March 11, 1927.
Appeal from Supreme Court of Queens County.
James C. Van Siclen [ Henry C. Frey and Michael Hertzoff with him on the brief], for the appellant.
Hector McG. Curren [ Fred Iscol with him on the brief], for the respondent.
Prior to the enactment of chapter 407 of the Laws of 1921 (amdg. Insurance Law, § 101, subd. 2, added by Laws of 1909, chap. 301, as re-enacted by Laws of 1911, chap. 369), life insurance companies were required to incorporate in their policies a provision that "the policy shall be incontestable after two years from its date of issue * * *." By the 1921 amendment it was required that thereafter there should be a "provision that the policy shall be incontestable after it has been in force during the lifetime of the insured for a period of two years from its date of issue." (See, also, Laws of 1922, chap. 275, and Laws of 1923, chap. 28, re-enacting and amdg. said Insurance Law, § 101, subd. 2.)
On March 4, 1924, the Metropolitan Life Insurance Company issued to Louis Malnati a policy of insurance, in the sum of $5,000, for the benefit of Gertrude, his wife.
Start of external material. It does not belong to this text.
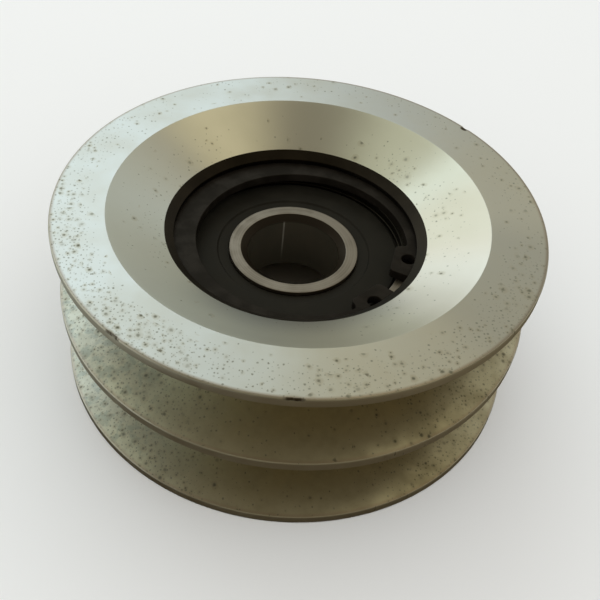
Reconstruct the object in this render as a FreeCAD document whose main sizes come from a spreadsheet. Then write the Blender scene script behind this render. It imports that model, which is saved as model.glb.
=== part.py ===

For reasons best known to its officials, the company used neither of these clauses, but used, instead, a clause containing parts of both, to wit, that the policy "shall be incontestable after it has been in force for a period of two years from its date of issue, except for nonpayment of premiums * * *."
The insured died on August 24, 1925; so at the date of his death the policy had been in existence for a period of less than a year and a half. The company, on demand, refused to honor the policy and on or about the 12th day of April, 1926, the widow began an action to recover the amount of its face value, although the summons was dated February 11, 1926, and the complaint was verified February 13, 1926. The company, by an answer verified on April 27, 1926, and by an amended answer verified on May 17, 1926, set up the defense of fraud and misrepresentation, the assignment being that in his application the insured willfully made false statements concerning his previous condition of health. In the belief that, notwithstanding the death of the insured, the policy had been in force for two years and was incontestable, the widow moved for summary judgment under rules 113 and 114 of the Rules of Civil Practice, and section 476 of the Civil Practice Act, upon the ground that, in the circumstances, the answer and the amended answer were a sham.
The motion for summary judgment was granted at Special Term by an order entered on July 2, 1926. Upon that order a judgment was entered in favor of the widow. From that order and from the judgment the insurance company appeals.
Since the taking of the appeal the widow has died, and one Nicholas McKenna, "as ancillary executor," has been substituted.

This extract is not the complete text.